A pilot project Unlocking AI for the Languages in Britain and Ireland will aim to mprove access to general AI skills training for students and their teachers in the humanities, especially in the key area of the ethical use of language models, and will also scope potential improvements to the available digital resources for the lesser-resourced languages of the UK and develop training resources for emerging language models. This will lower the barriers to entry to AI-based learning, teaching and research in the humanities.
The project is funded by UKRI as part of the Tech Missions Fund.
Recent advances in the effectiveness of computational language models offer the possibility of huge transformations in digitization, translation, message understanding and summarization, topic modelling, sentiment analysis, and many other related areas. However, many students, researchers and teachers in humanities disciplines currently have inadequate access to AI skills training and lack the potential for taking full advantage of these new possibilities. For speakers and learners of Welsh, Irish and Scottish Gaelic the situation is even more difficult, since comprehensive NLP resources for their languages do not yet exist.
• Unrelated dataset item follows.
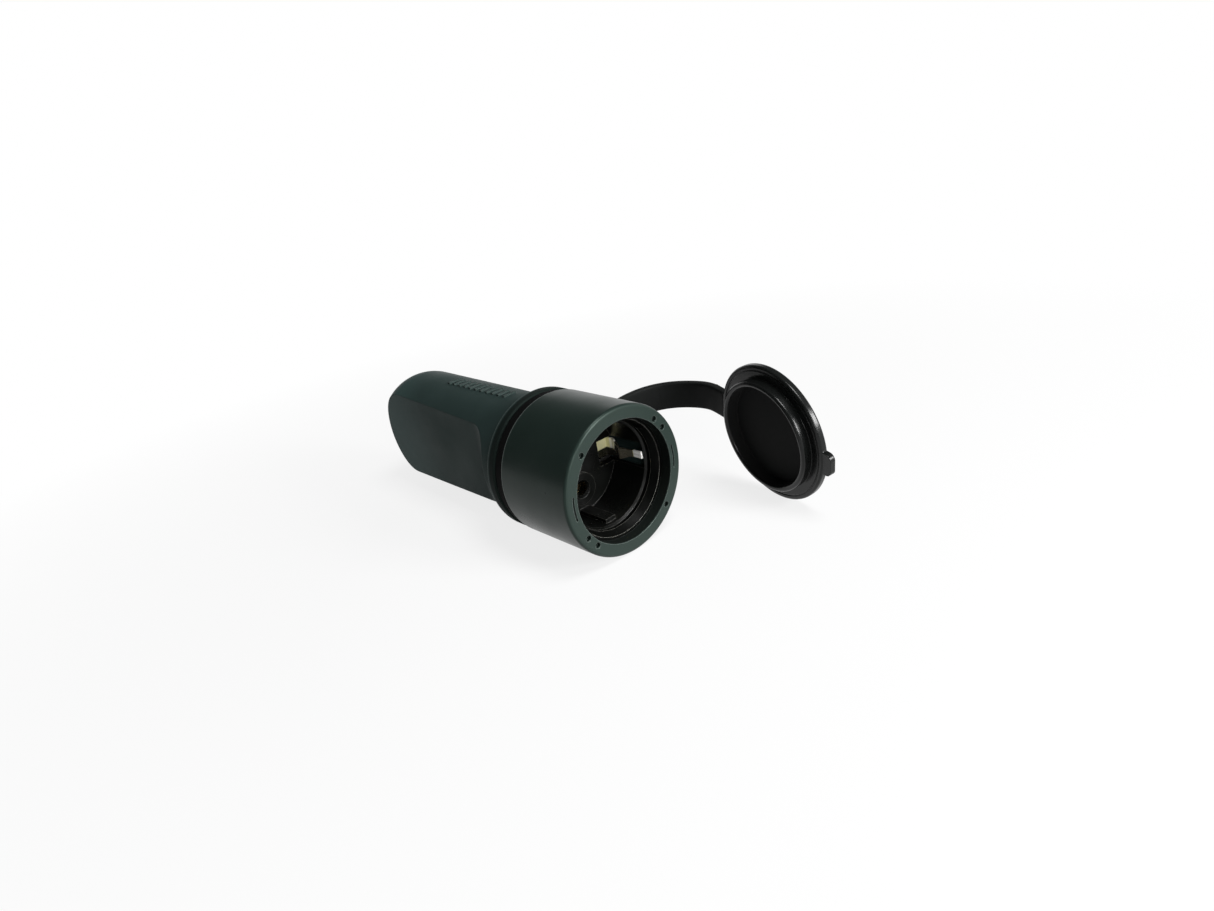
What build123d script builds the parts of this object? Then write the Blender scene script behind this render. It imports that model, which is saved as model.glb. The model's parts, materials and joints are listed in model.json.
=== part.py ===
from build123d import *
import math
import os

# Two-pole and earth cable coupler with a strapped cap, for plugs with 4.8 mm pins.
# Millimetres and degrees. X runs out of the mouth from the centre of its face and Z is up.
# The pins lie one above the other, the earth clips at the sides.
# The opened cap stands on its edge beside the mouth, as low as the collar.

os.makedirs("parts", exist_ok=True)

# Collar round the mouth
collar_r = 28.0
collar_length = 36.7
collar_edge_round = 1.3
collar_rear_round = 0.5
mouth_wall = 5.15
mouth_depth = 4.8
collar_wall = 4.4
face_mark_inset = 3.45
face_hole_r = 1.15
face_hole_depth = 1.6
face_hole_angles = [45.5, -45.5, 58.6]
face_slot_width = 0.7
face_slot_sweep = 20.0
face_slot_depth = 0.8

# Seal inside the mouth
seal_length = 5.0
seal_front_step = 1.15
seal_lip_step = 2.6
seal_lip_x = 3.4
seal_flange = 1.2
seal_fit = 0.1

# Handle with its neck and flange
neck_clearance = 0.2
neck_wall = 1.9
groove_width = 4.8
flange_step = 0.2
flange_length = 4.5
flange_round = 0.8
handle_step = 4.4
handle_swell = 0.4
handle_length = 149.6
dome_length = 20.8
handle_wall = 3.4
flat_front_x = -67.0
flat_grommet_gap = 1.4
flat_taper = 2.5
flat_runout_r = 14.0
grip_bar_count = 11
grip_bar_first_x = -62.0
grip_bar_pitch = 4.0
grip_bar_size = (1.3, 6.0, 0.5)
grip_bar_root = 1.1
lug_count = 3
lug_height = 1.2
lug_length = 3.0
lug_width = 6.0
lug_from_rear = 10.7
lug_clearance = 0.25
lug_turn = 35.0

# Cable entry at the rear
cable_bore_r = 6.0
grommet_wall = 3.2
grommet_length = 6.8
grommet_edge = 0.8
grommet_fit = 0.1
entry_wall = 6.6
entry_cone_slope = 0.7

# Socket insert
insert_rim_length = 3.0
insert_play = 0.3
recess_wall = 1.7
recess_rim_chamfer = 0.7
recess_depth = 17.5
floor_thickness = 3.5
pin_spacing = 19.0
pin_hole_r = 2.9
pin_boss_r = 6.5
pin_boss_height = 1.2
pin_lead_in = 0.8
guide_rib_width = 4.8
guide_rib_height = 1.7
guide_rib_gap = 2.6
clip_window_width = 10.4
clip_window_front = 0.9
clip_slot_depth = 8.0
part_gap = 0.1

# Contacts, earth stirrup and terminals
contact_bore_r = 2.42
contact_wall = 0.8
contact_length = 13.6
contact_web = 0.4
contact_slit = 0.8
contact_solid_end = 1.0
strip_thickness = 0.8
stirrup_width = 7.4
clip_tip_width = 2.8
clip_taper_length = 9.0
clip_foot_play = 1.6
clip_bulge = 3.1
clip_touch_rise = 6.8
clip_tip_length = 4.3
clip_tip_gap = 1.4
terminal_length = 8.0
terminal_width = 8.0
terminal_height = 8.4
terminal_edge = 0.8
terminal_end_wall = 2.0
wire_hole_r = 1.9
screw_shank_r = 1.5
screw_head_r = 2.6
screw_head_height = 1.8
screw_slot = 0.7
screw_fit = 0.1
centre_screw_head_r = 2.8
centre_screw_sink = 1.0
centre_screw_reach = 5.0

# Contact carrier and cord clamp
carrier_play = 0.6
carrier_length = 22.9
pocket_clearance = 0.3
pocket_run_out = 3.0
saddle_reach = 26.0
saddle_cheek = 5.8
saddle_low_gap = 8.2
rail_drop = 5.0
clamp_gap = 3.0
clamp_length = 8.0
clamp_edge = 1.5
clamp_height = 7.5
clamp_bore_r = 5.7
clamp_screw_inset = 2.8
clamp_screw_length = 13.0
clamp_tooth_width = 0.8
clamp_tooth_height = 1.0
clamp_tooth_pitch = 4.0

# Sealing ring in the joint of collar and neck
o_ring_r = 0.55
o_ring_from_lug = 4.0
o_ring_play = 0.05

# Strap and cap
ring_step = 0.7
ring_fit = 0.1
ring_side_gap = 0.3
ring_round = 0.6
strap_width = 11.5
strap_thickness = 2.8
strap_bulge = 12.8
strap_nose_step = 0.15
strap_stations = 9
strap_root_angle = 10.2
strap_root_lean = 1.36
strap_root_length = 9.0
neck_bend_reach = 5.7
cap_bend_reach = 8.5
bend_gap = 0.3
neck_swing = 49.9
cap_swing = 28.1
cap_step = 0.5
cap_thickness = 3.0
cap_edge_round = 0.8
cap_angle = 12.0
cap_seat_gap = 0.3
plug_height = 4.0
plug_clearance = 0.45
plug_wall = 2.0
plug_draft = 0.6
plug_rim_round = 0.9
cap_floor = 1.8
cap_ring_inset = 1.9
cap_ring_width = 0.5
cap_ring_depth = 0.3
tab_width = 9.0
tab_reach = 3.6
tab_root = 2.0
tab_thickness = 2.2
tab_round = 2.4
tab_offset = -2.0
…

This project team, who created and operate the CLARIN Knowledge Centre for Digital Resources for the Languages in Ireland and Britain, are able to call on a wide network of experts in AI in all of the languages of these countries. As part of the Europe-wide CLARIN digital research infrastructure, the project team are well-situated to connect with and benefit from humanities AI initiatives developing in Europe, such as LLMs4SSH, a CLARIN Knowledge Centre for Large Language Models in Social Sciences and the Humanities.
The project co-proposers are Beatrice Alex, Dawn Knight, WIll Lamb, Paul Rayson and Martin Wynne, with Megan Bushnell and Ignatius Ezeani as researcher co-leads and Mícheál J. Ó Meachair as an international co-lead.